7. How should I prepare for the LSAT?

LSAC provides previously disclosed tests and other test preparation materials. It is advisable to take the LSAT only when you are fully prepared. When LSAC sends out LSAT scores to law schools, ALL test scores are sent, along with an average. In evaluating your application, some schools will use the average score, some will consider the highest score. 

 

8. What is the Credential Assembly Service (CAS) and do I need to register for this? 

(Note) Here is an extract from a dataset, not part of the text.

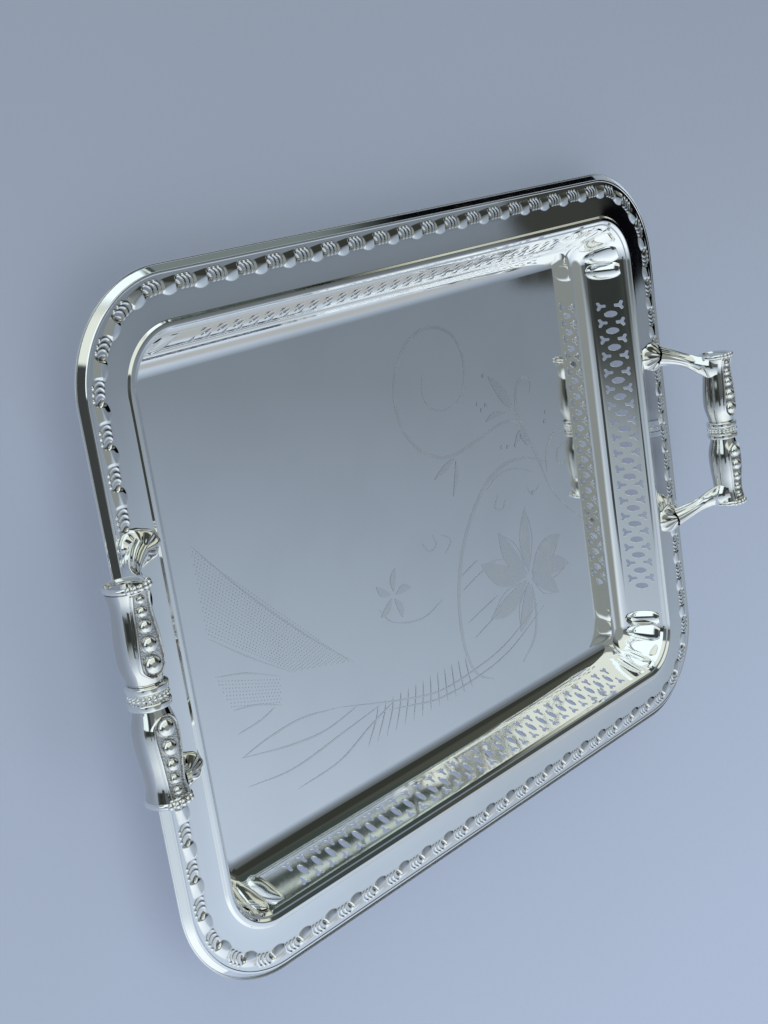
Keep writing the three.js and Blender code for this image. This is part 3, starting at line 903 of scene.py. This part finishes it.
FEATHERS = [
    [(-140, -70), (-110, -76), (-85, -78), (-60, -74)],
    [(-140, -70), (-122, -67), (-100, -66), (-75, -70)],
    [(-140, -85), (-110, -88), (-75, -84), (-45, -80)],
    [(-110, -99), (-80, -97), (-55, -88), (-36, -82)],
    [(-75, -70), (-52, -77), (-28, -84), (0, -90), (30, -89), (60, -84), (95, -70)],
    [(-40, -85), (-20, -90), (0, -94), (30, -94), (62, -89), (98, -74)],
]
HATCHES = 13
HATCH_START = -50.0
HATCH_STEP = 6.2
HATCH_LEAN = 9.0  # of the first hatch; each one after it leans less by HATCH_TURN
HATCH_TURN = 0.9
FINE_HALF = 0.42
FEATHER_HALF = 0.5
# Corners of each dotted area: both ends of its first row, then both ends of its last.
WINGS = [
    ((-147, 36), (-60, -51), (-147, -8), (-100, -42)),
    ((-147, -27), (-108, -41), (-140, -46), (-110, -55)),
]
DOT_PITCH = 2.1
DOT_RADIUS = 0.34


class Cutter:
    """Lays frosted cuts on the well floor, each at its own height."""

    def __init__(self):
        self.skin = Skin()
        self.level = WELL_TOP + CUT_LIFT

    def stroke(self, knots, half_width, fullness=0.55):
        """A ribbon along a smooth curve, pointed at both ends."""
        reach = sum(math.dist(a, b) for a, b in zip(knots, knots[1:]))
        line = spline(knots, max(12, int(reach / 1.5)))
        along = np.gradient(line, axis=0)
        along /= np.linalg.norm(along, axis=1)[:, None]
        side = np.stack([-along[:, 1], along[:, 0]], axis=1)
        share = np.linspace(0, 1, len(line))
        half = (half_width * np.clip(np.sin(math.pi * share), 0.04, 1) ** fullness)[:, None]
        edges = np.stack([line + side * half, line - side * half])
        height = np.full((*edges.shape[:2], 1), self.level)
        self.skin.grid(np.concatenate([edges, height], axis=-1), flip=True)
        self.level += CUT_STEP

    def dot(self, centre, radius, sides=10):
        angle = np.linspace(0, 2 * math.pi, sides, endpoint=False)
        ring = np.stack([
            centre[0] + radius * np.cos(angle), centre[1] + radius * np.sin(angle), 0 * angle + self.level,
        ], axis=1)
        self.skin.add(ring, [list(range(sides))])


def engrave():
    """All the cuts, as one piece."""
    cutter = Cutter()
    for half_width, knots in SCROLLS:
        cutter.stroke(knots, half_width)
    for tip_x, tip_y, half_width in PETALS:
        tip = np.array([tip_x, tip_y], float)
        reach = tip - FLOWER
        side = np.array([-reach[1], reach[0]]) / np.linalg.norm(reach)
        start = FLOWER + reach * 0.08
        middle = FLOWER + reach * 0.55 + side * half_width * 0.5
        cutter.stroke([start, middle, tip], half_width, 0.8)
        cutter.stroke([start, middle - side * half_width * 1.5, tip], 0.3)
    for k in range(SMALL_PETALS):
        turn = 2 * math.pi * k / SMALL_PETALS
        petal = []
        for reach, bend in ((2.0, 0.0), (SMALL_REACH * 0.6, SMALL_BEND), (SMALL_REACH, 0.0)):
            x = SMALL_FLOWER[0] + reach * math.cos(turn + bend)
            petal.append((x, SMALL_FLOWER[1] + reach * math.sin(turn + bend)))
        cutter.stroke(petal, SMALL_HALF, 0.8)
    for half_width, knots in LEAVES:
        cutter.stroke(knots, half_width, 0.8)
    for line in FINE_LINES:
        cutter.stroke(line, FINE_HALF)
    for line in FEATHERS:
        cutter.stroke(line, FEATHER_HALF)
    for k in range(HATCHES):
        x = HATCH_START + HATCH_STEP * k
        lean = HATCH_LEAN - HATCH_TURN * k
        cutter.stroke([(x - lean, -98), (x, -86), (x + lean * 0.3, -79)], FINE_HALF)
    for centre in BERRIES:
        cutter.dot(centre, BERRY_RADIUS)
    for corners in WINGS:
        first, second, third, fourth = (np.array(corner, float) for corner in corners)
        rows = int(np.linalg.norm(first - third) / DOT_PITCH)
        for row in range(1, rows):
            share = row / rows
            start = first + (third - first) * share
            end = second + (fourth - second) * share
            count = int(np.linalg.norm(end - start) / DOT_PITCH)
            for k in range(count + 1):
                cutter.dot(start + (end - start) * (k + 0.5 * (row % 2)) / (count + 1), DOT_RADIUS, 6)
    cutter.skin.build("well_engraving", CUT_SILVER, "sheet_silver", [])


engrave()

# ------------------------------------------------------------------ handles, built at +X


def revolve(line, sides=72):
    """Turns [radius, y] points about the Y axis; the angle is measured from straight up."""
    angle = np.linspace(0, 2 * math.pi, sides, endpoint=False)
    line = np.asarray(line, float)
    radius = line[:, :1]
    return np.stack([
        radius * np.sin(angle), np.repeat(line[:, 1:], sides, axis=1), radius * np.cos(angle),
    ], axis=-1)


def dome(skin, centre, radii, sides=20, rings=8, sphere=False):
    """A round bead; radii along X, Y and Z."""
    low = -math.pi / 2 if sphere else -0.3
    tilt = np.linspace(low, math.pi / 2, rings + 1)[:, None]
    angle = np.linspace(0, 2 * math.pi, sides, endpoint=False)[None, :]
    unit = np.stack([
        np.cos(tilt) * np.cos(angle), np.cos(tilt) * np.sin(angle), np.sin(tilt) + 0 * angle,
    ], axis=-1)
    skin.grid(np.array(centre) + unit * np.array(radii), closed=True)


GRIP_FORM = [
    (5.3, 7.2), (7.4, 7.7), (12.5, 9.1), (17.5, 9.5), (24.5, 9.2), (32.5, 8.4), (38.0, 8.3), (43.3, 9.2),
]
PANEL_FORM = [(9.0, 5.0), (14.0, 5.9), (20.0, 5.8), (28.0, 5.0), (36.0, 4.3), (43.3, 4.2)]
PANEL_TIP = 8.2
PANEL_ROUND = 4.6  # length over which the panel's end is rounded
PANEL_SINK = 0.25
PANEL_FRAME = 0.42  # height of the raised line round it
# Place along the grip and radius of each bead.
PANEL_BEADS = [(13.2, 4.1), (21.6, 3.5), (28.9, 2.9), (34.9, 2.4), (40.0, 2.0)]


def form_at(form, y):
    curve = spline(form, 200)
    return np.interp(y, curve[:, 0], curve[:, 1])


def grip_half():
    """One baluster half: round below, with a sunk, stippled and beaded panel along its top."""
    skin = Skin()
    y = np.linspace(GRIP_FORM[0][0], GRIP_FORM[-1][0], 150)[:, None]
    turn = np.linspace(-1, 1, 201)[:-1]
    angle = (math.pi * (0.55 * turn + 0.45 * turn**3))[None, :]
    radius = form_at(GRIP_FORM, y)
    x = radius * np.sin(angle)
    z = radius * np.cos(angle)
    full = form_at(PANEL_FORM, y)
    tip = ridge(np.minimum(y - PANEL_TIP - PANEL_ROUND, 0), PANEL_ROUND)
    half = full * tip
    floor = np.sqrt(radius**2 - full**2) - PANEL_SINK
    upper = np.cos(angle) > 0
    inside = (half - np.abs(x)) * upper + (~upper) * -9
    end_fade = ease(y, PANEL_TIP - 0.5, PANEL_TIP + 0.5) * ease(42.9 - y, 0, 0.5)
    sunk = ease(inside, 0.1, 0.6) * end_fade
    z = z * (1 - sunk) + floor * sunk
    z = z + PANEL_FRAME * ridge(inside + 0.15, 0.65) * end_fade * upper
    points = np.stack([x, y + 0 * x, z], axis=-1)
    # Painted shade, with some tarnish: the lower half of the grip is darkened, and so are the sunk panel
    # and the line just inside its frame.
    underside_shade = 0.5 * ease(np.abs(angle), 0.7, 1.5)
    frame_shade = 0.6 * np.exp(-(((inside - 0.75) / 0.3) ** 2)) * end_fade * upper
    recess = np.clip(sunk * 0.45 + frame_shade + underside_shade, 0, 1)
    skin.grid(points, closed=True, recess=recess, stipple=sunk)
    for row, flip in ((points[0], False), (points[-1], True)):
        skin.add(row, [list(range(len(row)))], flip=flip)
    for place, size in PANEL_BEADS:
        level = math.sqrt(form_at(GRIP_FORM, place) ** 2 - form_at(PANEL_FORM, place) ** 2) - PANEL_SINK
        dome(skin, (0, place, level), (size, size, size * 0.85), 40, 16)
    return skin


COLLAR_BEADS = 21


def collar_ring():
    """The grip's ringed centre, with a row of beads in the groove between its two rings."""
    skin = Skin()
    end = COLLAR_HALF
    line = rounded(
        [(2.3, -end), (7.9, -end), (9.0, -end + 0.6), (9.0, -2.2), (7.5, -1.7), (7.5, 1.7), (9.0, 2.2),
         (9.0, end - 0.6), (7.9, end), (2.3, end)],
        [0.3, 0.7, 0.9, 0.2, 0.2, 0.9, 0.7, 0.3], 6)
    skin.grid(revolve(line, 96), closed=True, flip=True)
    for k in range(COLLAR_BEADS):
        angle = 2 * math.pi * k / COLLAR_BEADS
        centre = (7.8 * math.sin(angle), 0, 7.8 * math.cos(angle))
        dome(skin, centre, (1.08, 1.2, 1.08), 16, 12, sphere=True)
    return skin


CAP_NUBS = 5
NUB_SPACING = math.radians(17.0)
CAP_SIDES = 96


def end_cap():
    """A round cap with a dished end and a few nubs on top."""
    skin = Skin()
    line = rounded(
        [(0.01, CAP_START + 1.6), (2.3, CAP_START + 1.6), (2.3, CAP_START), (9.0, CAP_START),
         (9.9, CAP_START + 0.8), (9.9, CAP_END - 1.0), (8.9, CAP_END), (7.0, CAP_END - 1.5),
         (3.0, CAP_END - 0.6), (0.01, CAP_END - 0.3)],
        [0.1, 0.1, 0.5, 0.8, 0.9, 0.8, 0.9, 0], 6)
    # Painted shade and tarnish in the groove round the dished end.
    groove = 0.55 * np.exp(-(((line[:, 0] - 7.0) / 0.6) ** 2)) * (line[:, 1] > CAP_END - 2.0)
    recess = np.repeat(groove[:, None], CAP_SIDES, axis=1)
    skin.grid(revolve(line, CAP_SIDES), closed=True, recess=recess, flip=True)
    for k in range(CAP_NUBS):
        angle = NUB_SPACING * (k - (CAP_NUBS - 1) / 2)
        centre = (9.3 * math.sin(angle), (CAP_START + CAP_END) / 2, 9.3 * math.cos(angle))
        dome(skin, centre, (1.4, 1.6, 1.4), 18, 12, sphere=True)
    return skin


FOOT_X = 204.4  # outer end of the shell foot, where the arm springs from it
FOOT_Y = 49.8
FOOT_LENGTH = 21.0
FOOT_BACK = 7.0  # how far the shell reaches back under the arm
FOOT_HALF = 8.6
FOOT_HEIGHT = 7.0
FOOT_EDGE = 2.3  # thickness of its rounded edge
FOOT_FLUTES = 9
ARM_LINE = [
    (197.0, 49.8, 31.6), (203.0, 47.9, 35.0), (208.0, 45.6, 39.2), (211.6, 43.2, 43.8), (213.4, 40.9, 49.0),
    (214.4, 39.2, 54.2), (216.4, 38.4, 58.8),
]
# Half width and half depth of the arm at each point of ARM_LINE.
ARM_SIZE = [(5.2, 3.8), (4.3, 3.8), (3.7, 3.5), (4.0, 3.1), (5.0, 2.6), (5.8, 2.1), (5.2, 1.2)]


def shell_foot(skin):
    """Fluted shell lying on the rim, fanned out towards the well, with a thick rounded edge."""
    fan = np.linspace(-math.pi, math.pi, 240, endpoint=False)[None, :]
    along = np.linspace(0, 1, 70)[:, None]
    flutes = np.cos(FOOT_FLUTES * fan)
    reach = np.where(np.cos(fan) > 0, FOOT_LENGTH - FOOT_BACK, FOOT_BACK)
    reach_x = reach * np.cos(fan) * (1 + 0.02 * flutes)
    reach_y = FOOT_HALF * np.sin(fan) * (1 + 0.02 * flutes)
    swell = FOOT_EDGE + (FOOT_HEIGHT - FOOT_EDGE) * (1 - along) ** 1.2
    height = swell * np.sqrt(np.clip(1 - along**7, 0, 1))
    height = height * (1 + 0.08 * flutes * ease(along, 0.1, 0.6))
    x = FOOT_X - FOOT_BACK - reach_x * along
    y = FOOT_Y + reach_y * along
    z = RIM_TOP + 0.05 + height
    # Painted shade and tarnish in the hollows between the flutes.
    recess = np.clip(-flutes * 0.5, 0, 0.4) * ease(along, 0.15, 0.5) * ease(1 - along, 0, 0.1)
    skin.grid(np.stack([x, y, z], axis=-1), closed=True, recess=recess)


ARM_STEPS = 48


def arm():
    """A cast arm rising from its shell foot to the cap, fluted near the foot."""
    skin = Skin()
    line = spline(ARM_LINE, ARM_STEPS)
    size = spline(ARM_SIZE, ARM_STEPS)
    tangent = np.gradient(line, axis=0)
    tangent /= np.linalg.norm(tangent, axis=1)[:, None]
    side = np.array([0.0, 1.0, 0.0]) - tangent * tangent[:, 1:2]
    side /= np.linalg.norm(side, axis=1)[:, None]
    deep = np.cross(tangent, side)
    angle = np.linspace(0, 2 * math.pi, 100, endpoint=False)[None, :, None]
    fluted = (1 - ease(np.linspace(0, 1, ARM_STEPS), 0.25, 0.6))[:, None, None]
    pinch = 1 + 0.10 * np.cos(2 * angle) ** 2 + 0.05 * fluted * np.cos(10 * angle)
    points = (line[:, None] + side[:, None] * size[:, None, :1] * np.cos(angle) * pinch
              + deep[:, None] * size[:, None, 1:] * np.sin(angle) * pinch)
    skin.grid(points, closed=True, flip=True)
    shell_foot(skin)
    return skin


def place_handles():
    """Builds both handles; the left one is the right one turned half round."""
    axis = Matrix.Translation((GRIP_X, 0, GRIP_Z))
    aside = Matrix.Translation((0, HANDLE_SHIFT, 0))
    turned = {"right": aside, "left": aside @ Matrix.Rotation(math.pi, 4, "Z")}
    pieces = {"grip": (grip_half(), axis), "cap": (end_cap(), axis), "arm": (arm(), Matrix.Identity(4))}
    collar = collar_ring()
    for side, turn in turned.items():
        collar.build(f"{side}_collar_silver", CAST_SILVER, "cast_silver", [f"{side}_collar"], turn @ axis)
        for half in (1, -1):
            place = "rear" if (half > 0) == (side == "right") else "front"
            mirror = Matrix.Diagonal((1, half, 1, 1))
            for name, (skin, seat) in pieces.items():
                node = f"{side}_{name}_{place}"
                change = turn @ seat @ mirror
                skin.build(f"{node}_silver", CAST_SILVER, "cast_silver", [node], change, half < 0)


place_handles()

# ------------------------------------------------------------------ fixings

for name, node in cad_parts.items():
    if "screw" in name or "washer" in name or "tie_rod" in name:
        node.data.materials.clear()
        node.data.materials.append(NICKEL)

# ------------------------------------------------------------------ view

bpy.context.scene.view_settings.view_transform = "Standard"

The CAS provides law schools with an analysis of your academic work and a record of your LSAT scores. As an applicant, you are required to register for the CAS and have your colleges send a transcript directly to the service. A copy of the transcript, along with the analysis and LSAT scores summary, will then be sent to each law school you apply to.

 

9. When should I apply to law school?

You should be ready to apply by mid-fall, a year before you plan on entering law school. Here are some tips: In august, a year before you plan to attend, you should browse websites for information on particular law schools and sign up for the CAS, which includes electronic applications. If you did not take the LSAT in June, sign up for the September/October LSAT. Some schools will accept the December and the February LSAT. Please check with the individual schools. You should also start preparing your resume and personal statement. 

 

10. Should I request an interview or visit the law schools to which I am applying?

With a few exceptions, in general, law schools do not grant interviews. While they do encourage visits, these may or may not have an impact on admission. It is best to check a particular school's website to learn about its procedures. Visiting a law school is a great way to meet current law students and to get a general idea of the environment at the school. Most schools offer tours and or informational sessions.